Upper-Confidence-Bound Action Selection

$\epsilon$-greedy action selection forces the non-greedy actions to be tried, but indiscriminately, with no preference for those that are nearly greedy or particularly uncertain. The idea of upper-confidence-bound (UCB) action selection is to select among the non-greedy actions according to their potential for actually being optimal, taking into account both how close their estimates are to being maximal and the uncertainties in those estimates. One way of implementing this idea is to select action $A_t$ as

\[A_t \dot{=} \underset{a}{\operatorname{argmax}} \left[ Q_t(a) + c \sqrt{\frac{\ln t}{N_t(a)}} \right]\]

where $c > 0$ controls the degree of exploration, $N_t(a)$ is the number of times that action $a$ has been selected prior to time $t$, and $\ln t$ is the natural logarithm of $t$.

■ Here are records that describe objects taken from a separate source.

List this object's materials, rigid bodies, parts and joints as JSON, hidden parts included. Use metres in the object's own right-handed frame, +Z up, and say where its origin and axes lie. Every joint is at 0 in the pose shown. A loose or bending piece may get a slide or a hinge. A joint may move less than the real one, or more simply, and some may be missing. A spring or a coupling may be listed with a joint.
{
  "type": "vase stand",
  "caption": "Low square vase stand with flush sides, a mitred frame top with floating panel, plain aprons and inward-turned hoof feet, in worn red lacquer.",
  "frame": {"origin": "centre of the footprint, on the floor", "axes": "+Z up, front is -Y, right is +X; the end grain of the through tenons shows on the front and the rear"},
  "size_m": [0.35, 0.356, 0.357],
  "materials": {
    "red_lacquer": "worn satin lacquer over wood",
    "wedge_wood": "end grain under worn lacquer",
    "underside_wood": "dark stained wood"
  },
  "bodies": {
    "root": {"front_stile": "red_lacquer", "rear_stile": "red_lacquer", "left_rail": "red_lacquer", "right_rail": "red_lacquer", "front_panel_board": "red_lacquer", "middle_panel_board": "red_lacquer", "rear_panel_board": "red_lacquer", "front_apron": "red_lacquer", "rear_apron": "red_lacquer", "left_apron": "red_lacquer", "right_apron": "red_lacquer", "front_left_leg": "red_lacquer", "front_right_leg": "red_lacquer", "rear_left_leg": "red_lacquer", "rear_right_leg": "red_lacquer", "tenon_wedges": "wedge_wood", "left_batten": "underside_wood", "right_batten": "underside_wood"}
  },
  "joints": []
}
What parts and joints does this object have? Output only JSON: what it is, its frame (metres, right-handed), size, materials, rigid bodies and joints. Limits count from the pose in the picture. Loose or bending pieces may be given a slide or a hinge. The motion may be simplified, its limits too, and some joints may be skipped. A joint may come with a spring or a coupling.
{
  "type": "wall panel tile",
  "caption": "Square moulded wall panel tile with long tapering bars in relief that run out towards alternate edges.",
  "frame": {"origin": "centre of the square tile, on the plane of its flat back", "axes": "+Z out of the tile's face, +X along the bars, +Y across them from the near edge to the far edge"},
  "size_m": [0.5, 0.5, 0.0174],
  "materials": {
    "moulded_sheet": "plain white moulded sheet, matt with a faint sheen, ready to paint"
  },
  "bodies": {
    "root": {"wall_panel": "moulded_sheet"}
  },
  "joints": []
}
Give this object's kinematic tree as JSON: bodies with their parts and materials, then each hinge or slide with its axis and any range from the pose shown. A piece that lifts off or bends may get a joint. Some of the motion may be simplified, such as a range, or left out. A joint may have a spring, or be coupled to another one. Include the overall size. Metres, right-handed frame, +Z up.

If $N_t(a) = 0$, then $a$ is considered to be a maximizing action.

The idea is that each time an action $a$ is selected, the uncertainty is presumably reduced. Each time an action other than $a$ is selected, however, the uncertainty about $a$ increases because the numerator increases, but the denominator does not.

As the timesteps increase, $\ln t$ grows slower than $N_t(a)$, so the second term in the brackets goes to zero. This means that the action selection is greedy with respect to the estimated action values.

Exercise 2.8 UCB Spikes In Figure 2.4 the UCB algorithm shows a distinct spike in performance on the 11th step. Why is this? Note that for your answer to be fully satisfactory, it must explain both why the reward increase on the 11th step and why it decreases on the subsequent steps. Hint: If c = 1, then the spike is less prominent.

Solution The spike is caused by the fact that for the first 10 timesteps, each action is selected once. After that, the action with the highest upper confidence bound is selected. This action is the one with the highest value estimate (likely the optimal action). The subsequent decline is because eventually the uncertainty of the optimal action will reduce and the agent will start to explore other actions with higher uncertainty.